House Speaker John Boehner made a bold claim on ABC's This Week Sunday morning: that there aren't enough votes between Democrats and moderate Republicans in Congress to pass a clean spending bill that would end the government shutdown. "There are not the votes in the House to pass a clean [continuing resolution]," the Ohio Republican told George Stephanopoulos. Most counts say there are enough Republicans who are against the shutdown that a bipartisan effort with the Democrats could send a clean bill to the Senate if Boehner allowed a vote to happen. Boehner says he won't do that until Democrats negotiate more. "The American people expect in Washington when we have a crisis like this, that the leaders will sit down and have a conversation," he said. "I told my members the other day -- there may be a back room somewhere, but there's nobody in it." But the Speaker insists he wasn't forced by Ted Cruz and friends into the Obamacare fight. If you hear him tell it, the fight over the shutdown was a team effort."I and my members decided that the threat of Obamacare and what was happening was so important that it was time for us to take a stand. And we took a stand," Boehner said. "I, working with my members, decided to do this in a unified way." Boehner explained that he thought the Obamacare battle wouldn't come until the debt ceiling vote, but "working with my members, they decided, let's do it now," he said. "And the fact is, this fight was going to come, one way or another. We’re in the fight. We don't want to shut the government down. We’ve passed bills to pay the troops. We passed bills to make sure the federal employees know that they're going to be paid throughout this." This fight, Boehner said, is House Republicans showing their concern for the America's future. "You've never seen a more dedicated group of people who are thoroughly concerned about the future of our country," he said. "It is time for us to stand and fight."

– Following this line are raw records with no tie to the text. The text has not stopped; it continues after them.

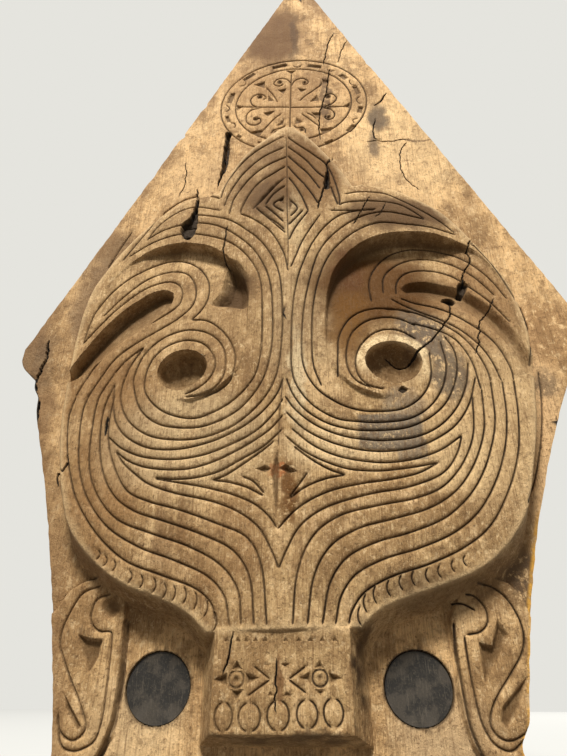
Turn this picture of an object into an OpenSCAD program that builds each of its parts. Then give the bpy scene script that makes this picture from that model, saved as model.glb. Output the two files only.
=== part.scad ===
// Carved roof finial: one thick kite-shaped plank with a mask in high relief,
// a chip-carved medallion above it, a scroll panel on each side of the neck
// and two round inlays. The origin is on the flat back, on the centre line,
// level with the two side corners. The front faces -Y and +Z is up.

/* [Plank] */
// Thickness of the plank behind the relief
board_t = 34; // [24:1:50]
// Distance from the left side corner to the centre line
corner_left = 299; // [240:1:360]
// Distance from the right side corner to the centre line
corner_right = 320; // [240:1:366]
// Height of the top point above the side corners
peak_h = 783; // [640:1:950]
// Sideways lean of the top point
peak_lean = 21; // [0:1:40]
// Length of the tapered tail below the side corners
tail_h = 425; // [350:1:520]
// Width of the tail where it is cut off flat
tail_w = 356; // [290:1:430]

/* [Mask] */
// Half of the width of the mask across the cheeks
mask_half_w = 236; // [195:1:285]
// Height of the mask from the chin to the shoulders
mask_h = 508; // [420:1:610]
// Sideways shift of the mask's middle
mask_shift = 7; // [0:1:20]
// Relief of the nose ridge above the plank
ridge_relief = 44; // [34:1:52]
// Relief at the rim of the cheeks and shoulders
rim_relief = 26; // [18:1:30]
// Slope of the mask's side walls, as an outward step at the foot
wall_batter = 11; // [4:1:16]
// Height of the pointed crown above the shoulders
crown_h = 86; // [60:1:110]
// Half of the width of the crown at its foot
crown_half_w = 84; // [66:1:100]

/* [Eyes] */
// Depth of the step under the brow
brow_step = 20; // [12:1:26]
// Radius of each eye disc
eye_disc_r = 43; // [36:1:48]
// How far the eye disc stands out of its socket
eye_disc_rise = 3; // [1:0.5:6]
// Radius of each eye hole
eye_hole_r = 24; // [18:0.5:29]
// Depth of each eye hole
eye_hole_depth = 22; // [12:1:28]
// Depth of the comma-shaped slot beside the left eye
slot_depth = 16; // [8:1:22]

/* [Carved lines] */
// Number of long lines that sweep down each cheek
cheek_lines = 7; // [3:1:9]
// Number of lines over each brow
brow_lines = 3; // [1:1:4]
// Number of nested points on the crown
crown_lines = 4; // [2:1:5]
// Width of the carved lines on the mask
groove_w = 3; // [2:0.5:4]
// Depth of the carved lines on the mask
groove_depth = 2; // [1:0.5:3]

/* [Neck block] */
// Distance from the cut end up to the neck block
neck_foot = 61; // [45:1:80]
// Height of the neck block's face
neck_h = 67; // [56:1:80]
// Width of the neck block's face
neck_w = 104; // [86:1:126]
// Relief of the neck block's face
neck_relief = 38; // [30:1:44]
// Outward step of the neck block's sloping sides
neck_batter = 14; // [4:1:18]

/* [Inlays] */
// Diameter of each round inlay
disc_d = 52; // [42:0.5:63]
// Thickness of each inlay
disc_t = 8; // [5:0.5:12]
// Distance between the centres of the two inlays
disc_spacing = 208; // [196:1:222]
// How far the inlay's face lies below the plank's face
disc_sunk = 1.5; // [0.5:0.1:4]
// Gap round each inlay
disc_gap = 0.8; // [0.3:0.1:1.5]

/* [Medallion] */
// Radius of the outer ring
ring_r = 108; // [90:1:118]
// Width of the band between the two rings
ring_band = 21; // [16:1:26]
// Distance from the crown's tip up to the outer ring
ring_gap = 17; // [10:1:30]
// Width of a carved line
line_w = 3; // [2:0.5:4]
// Depth of a carved line
line_depth = 2.5; // [1:0.5:4]
// Depth of a chip
chip_depth = 4; // [2:0.5:6]

/* [Side scrolls] */
// Distance from the centre line to the upright slot beside the inlay
scroll_x = 139; // [132:1:146]
// Width of that slot
scroll_slot_w = 5; // [3:0.5:7]
// Depth of that slot
scroll_slot_depth = 10; // [5:1:16]
// How far the scroll panels stand above the plank round the inlays
scroll_rise = 7; // [2:1:10]

/* [Hidden] */
sink = 2;                                  // how far the relief is rooted in the plank
cut_y = -tail_h;
neck_y0 = cut_y + neck_foot;
neck_y1 = neck_y0 + neck_h;
chin_y = neck_y1;
shoulder_y = chin_y + mask_h;
crown_y = shoulder_y + crown_h;
brow_y = chin_y + 0.82 * mask_h;
ring_x = mask_shift + 3;
ring_y = crown_y + ring_gap + ring_r;
disc_y = neck_y0 + neck_h * 0.43;
eye_x = 104;                               // eye centre beside the mask's middle
eye_y = chin_y + 241;
eye_slope = 0.1;                           // the socket floor comes forward as it goes down
eye_tilt = atan(eye_slope);
slot_y = chin_y + 338;
spline_steps = 4;

// Height of the mask's rim and ridge at level t, from the chin (0) to the shoulders (1)
function rim_at(t) = t < 0.12 ? rim_relief + 10 * (1 - t / 0.12) : rim_relief - 2 * t;
function ridge_at(t) = ridge_relief - 4 * pow(1 - t, 2);

// Smooth curve through a row of points
function spline(p, n) = [
    for (i = [0 : len(p) - 2]) for (k = [0 : n - 1])
        let (t = k / n, a = p[max(i - 1, 0)], b = p[i], c = p[i + 1], d = p[min(i + 2, len(p) - 1)])
        0.5 * (2 * b + (c - a) * t + (2 * a - 5 * b + 4 * c - d) * t * t
               + (3 * b - a - 3 * c + d) * t * t * t),
    p[len(p) - 1]
];

// Half width of the mask at level t, in shares of mask_half_w
cheek_curve = spline([
    [0, 0.26], [0.03, 0.37], [0.055, 0.53], [0.085, 0.655], [0.11, 0.75], [0.17, 0.86],
    [0.27, 0.94], [0.38, 0.985], [0.5, 1.02], [0.62, 1.01], [0.75, 0.955], [0.85, 0.855],
    [0.93, 0.72], [0.98, 0.56], [1, 0.4]
], spline_steps);
// Half width of the crown at level t, from its foot (0) to its tip (1), in shares of crown_half_w
crown_curve = spline([[-0.6, 0.8], [0, 1], [0.35, 0.82], [0.65, 0.5], [0.85, 0.24], [1, 0.03]], 3);
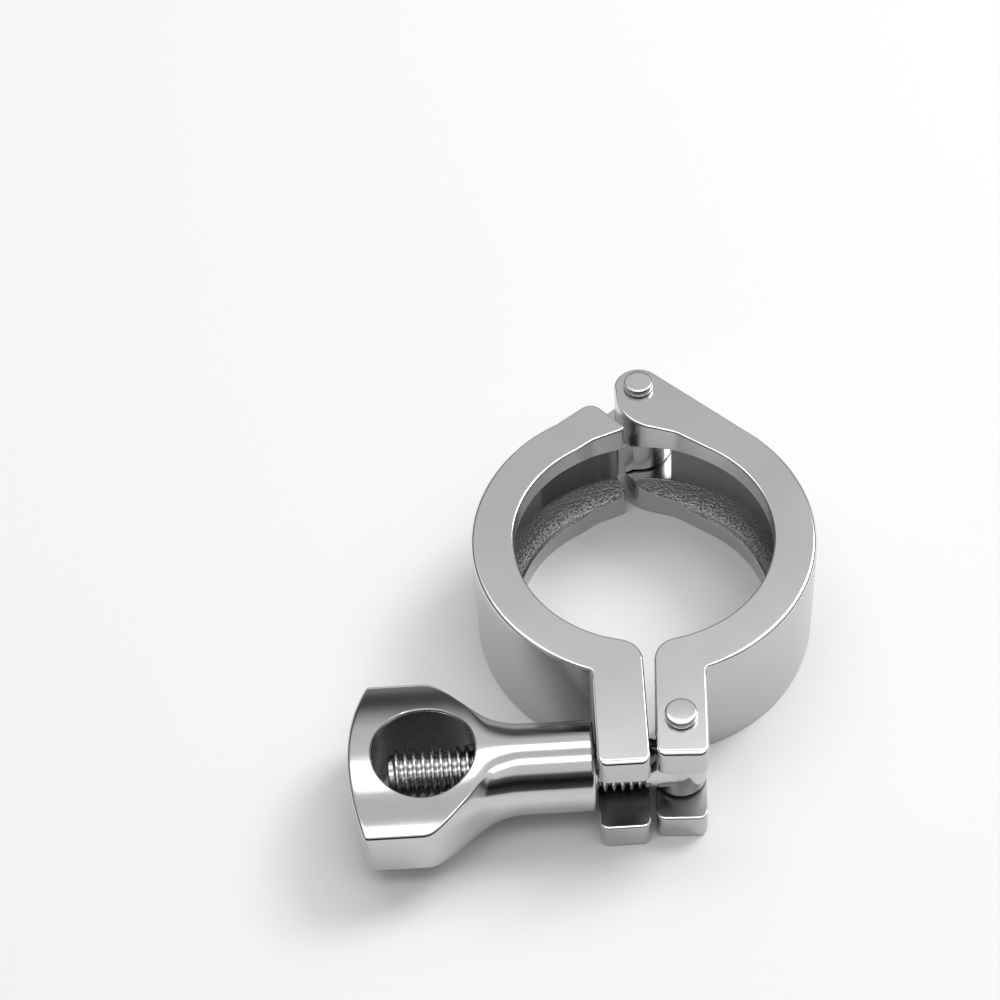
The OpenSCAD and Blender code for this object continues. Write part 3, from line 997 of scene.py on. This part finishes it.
# %% [markdown]
# The room is the rest of what the steel mirrors. A photograph of a studio could surround the clamp, but a
# formula on the direction does as well here: the room goes from pale at the horizon over a dark belt, which
# draws the dark lines on the barrel, to a bright ceiling. A dark patch low in front stands for the unlit end
# of the studio, and darkens the sides that face the camera.

# %% The room, by direction
ROOM_STOPS = ((0.0, 0.45), (0.2, 0.32), (0.33, 0.09), (0.45, 0.09), (0.56, 0.42), (0.68, 0.84), (0.86, 0.90),
              (1.0, 0.78))

world = bpy.data.worlds.new("room")
bpy.context.scene.world = world
room = Paint(world, "Background", "Generated")
x, y, z = room.axes(room.place)
belts = [(height, grey(level)) for height, level in ROOM_STOPS]
sky = room.node("ShaderNodeValToRGB", {"stops": belts}, {"Fac": z})
in_front = (y + x.size() * 0.5).under(-0.1, 0.1) * z.under(0.71, 0.04) * z.over(-0.02, 0.04)
bright = (0.9 + x * 0.25) * (1 - in_front * 0.85)
room.finish(Color=room.mix(bright, grey(0), sky), Strength=1.0)
print("the room has", len(ROOM_STOPS), "belts and a dark patch in front")

# %% [markdown]
# ## Camera
#
# The camera stands about 42 cm away, in front and above. The photograph shows the clamp below and to the
# right of its middle. Turning the camera away from the clamp would change the perspective, so the lens is
# shifted instead, as on a camera for buildings.

# %% Camera
CAMERA_PLACE = Vector((-5.914, -256.507, 332.624)) * MM
CAMERA_TURN = (36.582, 0.40554, -1.67206)
CAMERA_SHIFT = (-0.14, 0.12)
LENS_PIXELS, PICTURE_PIXELS, SENSOR = 2331.94, 1000, 36

camera_data = bpy.data.cameras.new("camera")
camera_data.sensor_width = SENSOR
camera_data.lens = SENSOR * LENS_PIXELS / PICTURE_PIXELS
camera_data.shift_x, camera_data.shift_y = CAMERA_SHIFT
camera = bpy.data.objects.new("camera", camera_data)
camera.location = CAMERA_PLACE
camera.rotation_euler = [math.radians(turn) for turn in CAMERA_TURN]
bpy.context.scene.collection.objects.link(camera)
bpy.context.scene.camera = camera
bpy.context.scene.view_settings.view_transform = "Standard"
print("the camera is", round(CAMERA_PLACE.length, 3), "m from the clamp's middle")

Moments after Boehner's appearance on This Week, Sen Chuck Schumer had a message for the speaker: prove it. Prove there aren't enough votes in the House to pass a clean spending bill by putting one to a vote this week. "Put it on the floor Monday or Tuesday," Schumer said. "I would bet there are the votes to pass it.  We have just about every Democrat, 21 Republicans have publicly said they would. There are many more Republicans who have said that they privately would." The New York Senator called it a "friendly challenge" for Boehner. "So, Speaker Boehner, just vote," Schumer said. "Put it on the floor and let's see if you're right."

Treasury Secretary Jack Lew told Congress they're "playing with fire" right now by trying to extract concessions from Democrats with the debt ceiling, risking a government default. "I'm telling you that on the 17th, we run out of our ability to borrow, and Congress is playing with fire," he told State of the Union host Candy Crowley. "If they don't extend the debt limit, we have a very, very short window of time before those scenarios start to be played out," he said. "There is no option that prevents us from being in default if we don't have enough cash to pay our bills." Lew reiterated the White House position that the 14th amendment doesn't give the President authority to raise the debt ceiling unilaterally. (He also ruled out other more dramatic options. Sorry, mint the coin believers.) "The White House has spoken quite clearly to this," he said. "The president does not have the authority to take action in that kind of a way. The president consulted with his lawyers, and that's the conclusion that he's reached." Later, on CBS's Face the Nation, Lew challenged Boehner to let Congress vote on a clean spending bill. "Why doesn't he put it on the floor and give it a chance?," Lew asked, before reminiscing about the days when someone else was House Speaker. "I worked for Speaker (Tip) O' Neill who believed deeply the one thing he believed the American people won't tolerate is obstructionism. He put things on the floor, and sometimes he won and sometimes he lost. But that's the right thing to do." 

Sen. Ted Cruz told CNN's State of the Union he can't wait for the government shutdown negotiations to roll into the debt ceiling negotiations. "We should look for ways to mitigate the harms from Obamacare," the Republican from Texas (by way of Canada). "The debt ceiling historically has been among the best leverage that Congress has to rein in the executive," he said. Cruz explained Republicans would look to fight the President over Obamacare and possibly financial reform, too. Republicans are planning to use the debt ceiling "for some significant structural plan to reduce government spending" and to "avoid new taxes," he said. In his mind, the President's plan to not let the country default on its loans is the crazy one. "The president's demand -- jack up the country's credit card with no limits and no constraints -- is not a reasonable one."